I ordered a glass of Columbia crest cabernet, a full-bodied wine infused with a bright vanilla taste. A, who had arrived before me, had ordered an appetizer consisting of artichoke stuffed with rock crab and served with raspberries. This sounds a lot better than it tasted. The artichoke barely had any edible flesh, whereas the crab was too sweet—if you can imagine that. The menu has southern specialty dishes like ribs, fried chicken, catfish, and the signature crawfish étouffée. From the daily specials I chose a buttermilk fried hen served with an andouille cream sauce. I suppose one gets what one asks for. What was I thinking ordering a buttermilk-fried hen? It just seemed such a New Orleans thing but it was a bony bit of chicken, covered with a sweet batter. Awful! The sausage based andouille cream sauce on the other hand was quite good but not enough to salvage the dish. I had a taste of A’s pork sandwich which was too sweet as well. Looks like sugar was liberally added to all dishes.
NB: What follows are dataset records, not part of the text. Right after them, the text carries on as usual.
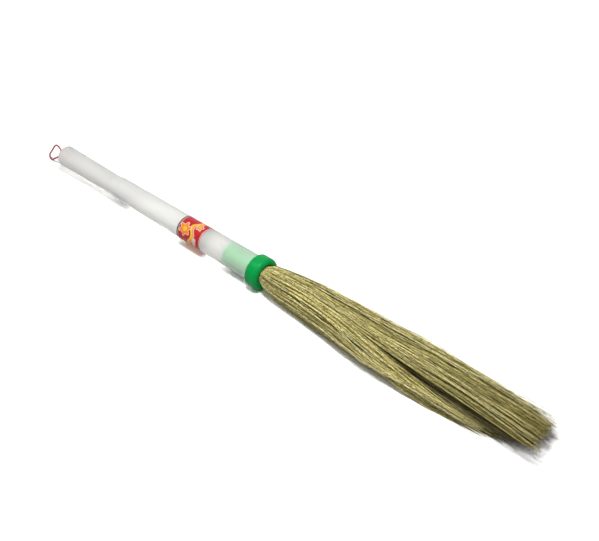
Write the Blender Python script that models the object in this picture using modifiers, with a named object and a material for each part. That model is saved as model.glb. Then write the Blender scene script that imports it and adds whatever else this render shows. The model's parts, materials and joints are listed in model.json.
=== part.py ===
"""A short hand broom: a bundle of leaf ribs in a two-length plastic handle.

The broom lies on a floor, as it does when it is put down. +X runs from the closed
end of the grip to the tips of the ribs, +Z is up, and the origin is on the floor
under the middle of the broom's length.
"""

import math
import random

import bmesh
import bpy
import numpy as np
from mathutils import Vector

# Clearances, in metres
FIT_GAP = 0.0003
WELD_GAP = 0.000001

# The grip: the far, narrower length of the handle
GRIP_LENGTH = 0.099
GRIP_END_RADIUS = 0.0130
GRIP_WALL = 0.0012
GRIP_END_WALL = 0.0020
GRIP_EDGE_RADIUS = 0.0040
GRIP_SHOULDER = 0.0004
NECK_LENGTH = 0.030
NECK_BEAD = 0.0002
NECK_BEAD_WIDTH = 0.004

# The tube: the wide, tapered length that holds the bundle
TUBE_LENGTH = 0.252
TUBE_TAIL_RADIUS = 0.0132
TUBE_MOUTH_RADIUS = 0.0161
TUBE_WALL = 0.0012
TAIL_CHAMFER = 0.0007
TAIL_CHAMFER_LENGTH = 0.008
FLANGE_HEIGHT = 0.0023
FLANGE_THICKNESS = 0.0018
FLANGE_EDGE_RADIUS = 0.0006

# The sticker round the tube
LABEL_START = 0.129
LABEL_LENGTH = 0.040
LABEL_THICKNESS = 0.0002
LABEL_SEAM = 0.003

# The green collar and its spigot
COLLAR_RADIUS = 0.0200
COLLAR_LENGTH = 0.017
COLLAR_BACK_EDGE = 0.0010
COLLAR_FRONT_EDGE = 0.0050
COLLAR_LIP = 0.0020
MOUTH_RADIUS = 0.0124
SPIGOT_LENGTH = 0.045
SPIGOT_WALL = 0.0012
CORE_DEPTH = 0.009
CORE_WALL = 0.0018

# The wire that binds the butts of the ribs
WIRE_DIAMETER = 0.0008
WIRE_TURNS = 3
WIRE_PITCH = 0.0022
WIRE_PLACE = 0.018

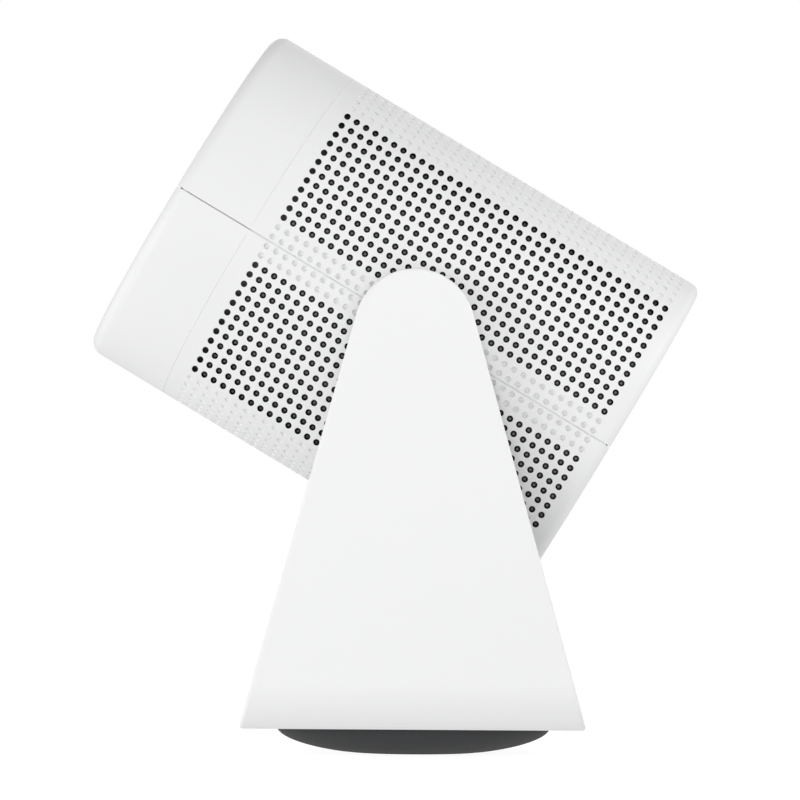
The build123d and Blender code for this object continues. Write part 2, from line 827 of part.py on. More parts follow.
def rear_cover():
    plate = disc_y(flange_radius, rear_plate_front, rear_plate_rear)
    rim_outer = mouth_radius - slip_gap
    rim = ring_y(rim_outer, rim_outer - rear_rim_width, rear_plate_rear - embed,
                 rear_plate_rear + rear_rim_height)
    dish = disc_y(hub_dish_radius + hub_dish_wall, dish_floor_front, rear_plate_rear)
    well = disc_y(hub_dish_radius, dish_floor_rear, rear_plate_rear + margin)
    slots = []
    slots_start = hub_dish_radius + hub_dish_wall + slot_bar
    slots_end = mouth_radius - slot_edge_inset
    length = (slots_end - slots_start - (slot_rings - 1) * slot_bar) / slot_rings
    for ring in range(slot_rings):
        middle = slots_start + length / 2 + ring * (length + slot_bar)
        slot = Pos(middle, rear_plate_front, 0) * Rot(90, 0, 0) * extrude(
            SlotOverall(length, slot_width), amount=4 * rear_plate_thickness, both=True)
        slots += around_y(slot, slot_count, start=180 / slot_count)
    floor_ends = (dish_floor_front - margin, dish_floor_rear + margin)
    plate_ends = (rear_plate_front - margin, rear_plate_rear + margin)
    shaft_hole = disc_y(switch_bush_radius + fit_gap, *floor_ends)
    socket_hole = slot_y(socket_width + 2 * fit_gap, socket_height + 2 * fit_gap, *floor_ends,
                         -socket_offset)
    screw_holes = [disc_y(screw_radius + fit_gap, *plate_ends, x, z)
                   for x, z in rear_screw_places()]
    cover = plate + [dish, rim] - [well, shaft_hole, socket_hole] - screw_holes
    return solid_of(cover - slots)


def rear_screw_places():
    corners = [rear_screw_angle, 180 - rear_screw_angle,
               180 + rear_screw_angle, 360 - rear_screw_angle]
    return [(rear_screw_circle * math.cos(math.radians(a)),
             rear_screw_circle * math.sin(math.radians(a))) for a in corners]


def rear_screws():
    length = screw_length - fit_gap
    return group([screw_y(x, z, rear_plate_rear, length) for x, z in rear_screw_places()])


def control_box():
    outer = control_box_radius + control_box_wall
    cup = ring_y(outer, control_box_radius, box_front, dish_floor_front)
    floor = disc_y(outer, box_front, box_front + control_box_wall)
    ledge = ring_y(outer - embed, control_box_radius - control_box_wall, box_front, board_front)
    hole = disc_y(conduit_radius + fit_gap, box_front - margin, box_front + 2 * control_box_wall,
                  z=conduit_offset)
    return solid_of(cup + [floor, ledge] - hole)


def control_board():
    return solid_of(disc_y(control_box_radius - fit_gap, board_front, board_rear))


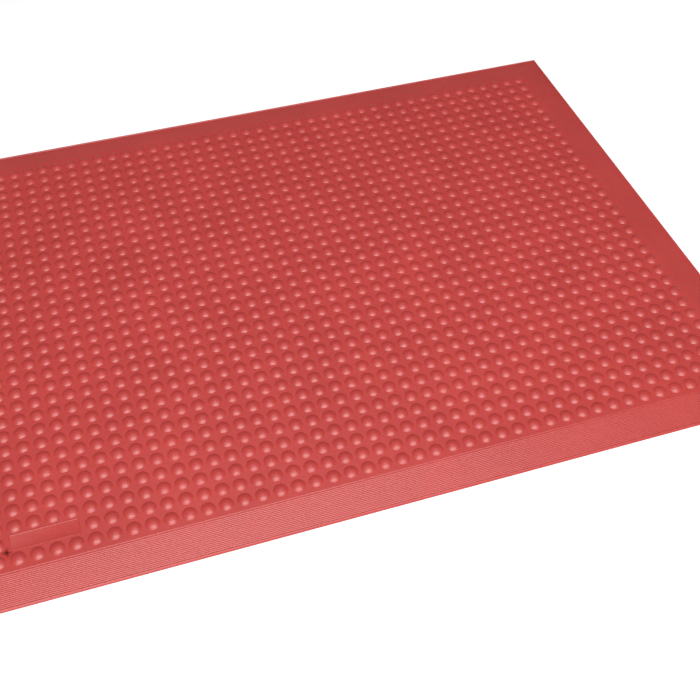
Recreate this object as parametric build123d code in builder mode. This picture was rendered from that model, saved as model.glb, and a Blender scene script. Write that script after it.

The service was very good and it seemed A new the waitress from another venue. The bill came to $54.00. The meal was absolutely forgettable but I can see how the venue could be popular with people wanting to take advantage of the outdoor seating to watch the lake. CBC has other facilities like a health club and facilities that may be rented for parties and weddings. Many years ago I used to office out of this building but those were the days. The music on the sound system was some nondescript pop. I couldn’t believe it. With the whole heritage of New Orleans to choose from why not play to your strengths? As if one Dixie’s wasn’t enough, this is the second location the original Dixie’s is on Grand in St. Paul.

If you crave a Cajun fix then try Copeland’s in downtown. The food is considerably better there. I left in a foul mood which was eased by listening to a combination of Louis Armstrong and Jelly "Roll" Morton—true sons of New Orleans—on the CD player as I drove back to work.